The oceans have a kind of constitution, the Law of the Sea Convention. The treaty divides the seas into different zones. First, there is the 12 nautical mile zone, which is basically [the coastal] waters that belong to a state. Governments exercise sovereign powers here similar to those on land.
When we go further out, the sovereignty of various states decreases. In so-called “Exclusive Economic Zones,” we deal with the use of the ocean’s natural resources. In these areas, shipping is regulated by a UN organization. Fisheries beyond territorial waters are also regulated by international agreements.
It’s a very fragmented system. Finding agreement is difficult.
What does that mean for the oceans? Does that mean that anyone can do what they want at a certain distance from the coast because nobody can really check?
There are fewer concrete rules the further one moves away from the coast. Still, there has to be some kind of management of the areas that enjoy the “freedom of the high seas.”
Consider fisheries, for instance. We currently estimate that nearly 90 percent of global fish stocks are being either overfished or exploited to the brink of what is sustainable. There are restrictions here.
What shape do those take?
The Law of the Sea Convention includes the obligation to protect the oceans. We have to – and that is enshrined here – find a balance. States have the right to use these maritime areas, but at the same time they are obligated to protect them.
But the instruments at our disposal still aren’t sufficient to implement that. That’s partly because the instruments we already have – with regard to fisheries or deep sea mining, for instance – don’t communicate with each other. On the other hand, there are major legal gaps.
For the high seas – or the areas beyond state sovereignty – we don’t have any instruments to protect biodiversity. And the high seas cover almost half of the earth’s surface.
How do you manage such a huge area?
Currently, two important processes are taking place. Both started in 2012 at the major Rio+20 sustainable development conference.

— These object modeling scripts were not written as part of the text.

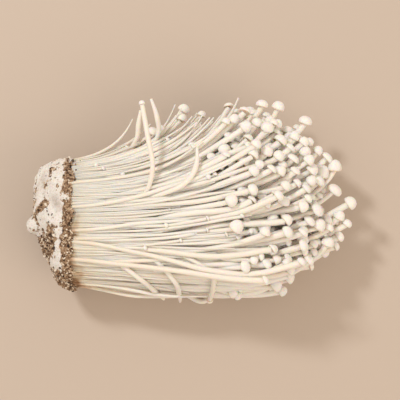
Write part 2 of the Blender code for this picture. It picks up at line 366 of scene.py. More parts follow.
# %% Place the strays
# Points in millimetres from the root face, root first, and then the cap's width.
STRAYS = {
    "crossing_mushroom_left": (
        ((41, 13, 44.4), (39.6, 24, 45.8), (37.4, 38, 46), (34.8, 52.3, 44)), 3.0),
    "crossing_mushroom_right": (
        ((44, 12, 44.6), (51, 15.4, 45.8), (56.6, 20, 46.2), (59.4, 26, 46), (59.6, 33, 45)), 0.0),
    "upright_mushroom_short": (
        ((30, 29.9, 22), (31.2, 36.5, 23.5), (32.4, 44, 25), (33.4, 50.5, 26)), 0.0),
    "upright_mushroom_long": (
        ((40.5, 31.4, 26), (41.6, 39, 27.5), (41, 47.6, 29), (38.4, 55.6, 30)), 0.0),
    "bent_mushroom_left": (
        ((28, -18, 42), (34, -23.6, 37.6), (40, -28.8, 28.6), (44, -33, 17)), 0.0),
    "bent_mushroom_right": (
        ((46, -17.6, 44), (49.6, -24.8, 38.4), (51.4, -30.2, 28), (51.6, -34.2, 15)), 0.0),
    "hanging_mushroom": (
        ((58, -15, 45), (65.6, -20.4, 43.4), (66.8, -27.6, 34.4), (65.4, -32.8, 23)), 3.4),
    "curled_mushroom": (
        ((48, -26.6, 4), (54, -31.6, 3.2), (60.4, -35, 3), (64.2, -34.4, 3.2), (66, -31.4, 4)), 0.0),
}


def smooth_path(points, pieces=7):
    """A smooth curve through the points, as a Catmull-Rom spline."""
    ends = [2 * points[0] - points[1], *points, 2 * points[-1] - points[-2]]
    path = []
    for a, b, c, d in zip(ends, ends[1:], ends[2:], ends[3:]):
        for number in range(pieces):
            t = number / pieces
            path.append(
                0.5 * ((2 * b) + (c - a) * t + (2 * a - 5 * b + 4 * c - d) * t**2
                       + (3 * b - a - 3 * c + d) * t**3)
            )
    path.append(points[-1])
    return np.array(path)


# The single stems take up more room than the solid tufts, so strays lie this many mm further out.
OUTER_ROOM = 2.2
# The middle of the bunch across and up, from the root face, and a stray's lowest height.
BUNCH_MIDDLE = (-5.0, 16.0)
STRAY_FLOOR = 1.5 * MM


def outwards(point_mm):
    """The way out of the bunch at a point, square to its length."""
    way = np.array((0, point_mm[1] - BUNCH_MIDDLE[0], point_mm[2] - BUNCH_MIDDLE[1]))
    return way / np.linalg.norm(way)


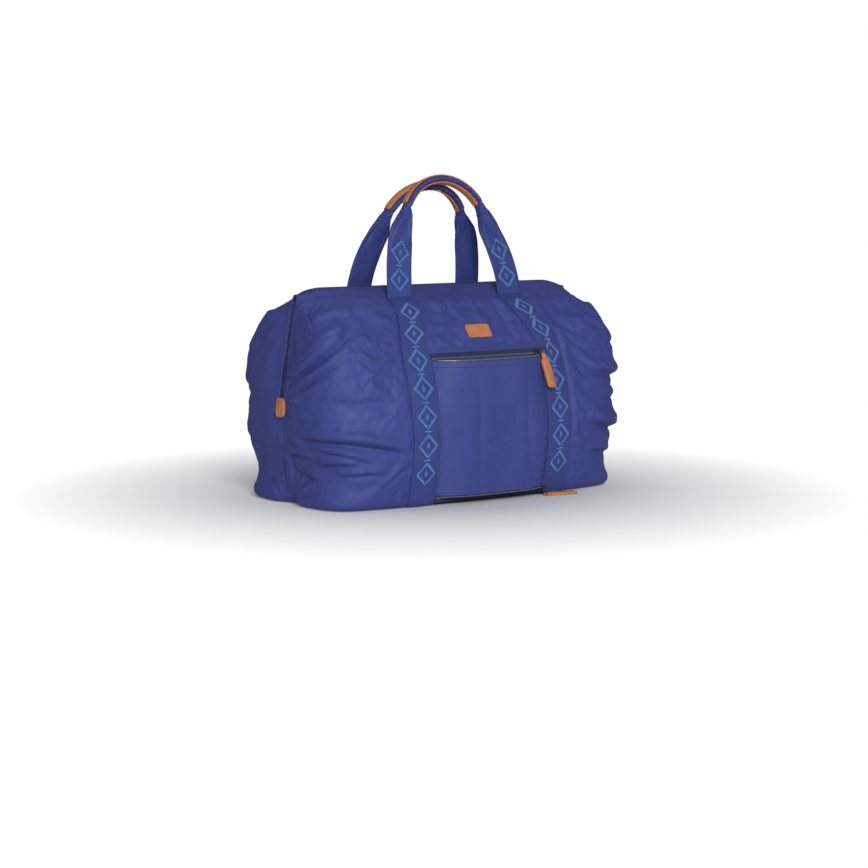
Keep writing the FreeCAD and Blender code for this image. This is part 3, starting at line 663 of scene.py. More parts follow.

States managed to decide to create a legally binding instrument to protect biodiversity on the high seas. A negotiation process is now underway to identify what would be needed for a new agreement on the protection of the high seas, and to then bundle together topics that would lead to an official negotiation conference. The conclusion of such a conference would be a corresponding agreement to protect the high seas.
The other process is the 2030 Agenda for Sustainable Development. It’s important not just for the oceans, but for sustainable development as a whole. It deals with fighting poverty, food security and the question of how the oceans can be used sustainably. The oceans are understood here as a central component of sustainability, and that’s important to tackle topics like marine pollution and to find ways to fight the effects of global warming on the oceans.
How can you monitor whether all countries who have signed up to such agreements actually adhere to them?
Fortunately, there are some developments here to ensure obligations don’t remain mere declarations of intent. For instance, with regard to fisheries, states can use something called Port State Control to check where the fish have come from and which boats were used to transport them.
With one of the largest fishing markets in the world, Germany has a major responsibility to support and push measures for sustainability in the industry. Consumers have a great responsibility, too, in deciding which fish to buy and how the fish is caught on the high seas.
Beyond that, there is, of course, modern technology – satellite surveillance and communications systems, which can monitor ships. To what extent criminal activities are actually prosecuted is another question.
Do we need trailblazers to encourage other countries in order to push sustainability and awareness?
I think that’s really important. And there are plenty of good examples, many of which are in developing countries. Take the small island nations. For them, ocean protection is right at the top of the political agenda because it’s vital for their survival. These countries are developing very innovative approaches, including with regard to sustainable financing of climate protection. These approaches will also be addressed at the UN Oceans Conference in June.
(https://oceanconference.un.org/). This is the first large UN conference entirely dedicated to ocean protection. States and other actors are being called on to help achieve sustainability targets for the ocean with voluntary commitments.
Could you name a few examples here?
The seas, fish and marine pollution don’t adhere to national borders and zones. States therefore have to work together in ocean regions. The project Fish-I for Africa is an example. It sees various coastal patrols and criminal prosecutors working together to combat illegal fishing. Such regional approaches are very promising and should continue to be supported.
We’ve yet to talk about ocean pollution – where do we have to focus if we want to tackle it successfully?
We have to be realistic: If we want to get a handle on the ocean garbage problem, collecting trash on the beaches isn’t enough. We have to act earlier and stop the trash from coming into existence in the first place. The majority of trash in the sea originates on land. It’s directly tied to economic growth. The more an economy grows, the worse the trash problem gets. That applies to countries like China, India and Brazil, as well as for Germany.
We have to establish a circular economy and recycling systems in the centers of economic growth. To achieve sustainable development goal 14, we also have to make big strides in reaching sustainable development and production. This is absolutely key to protecting the oceans. What we do at home, what we do in large urban areas is crucial to the future of our oceans.
Sebastian Unger is a scientific coordinator and project manager ocean governance at the Institute for Advanced Sustainability Studies in Potsdam.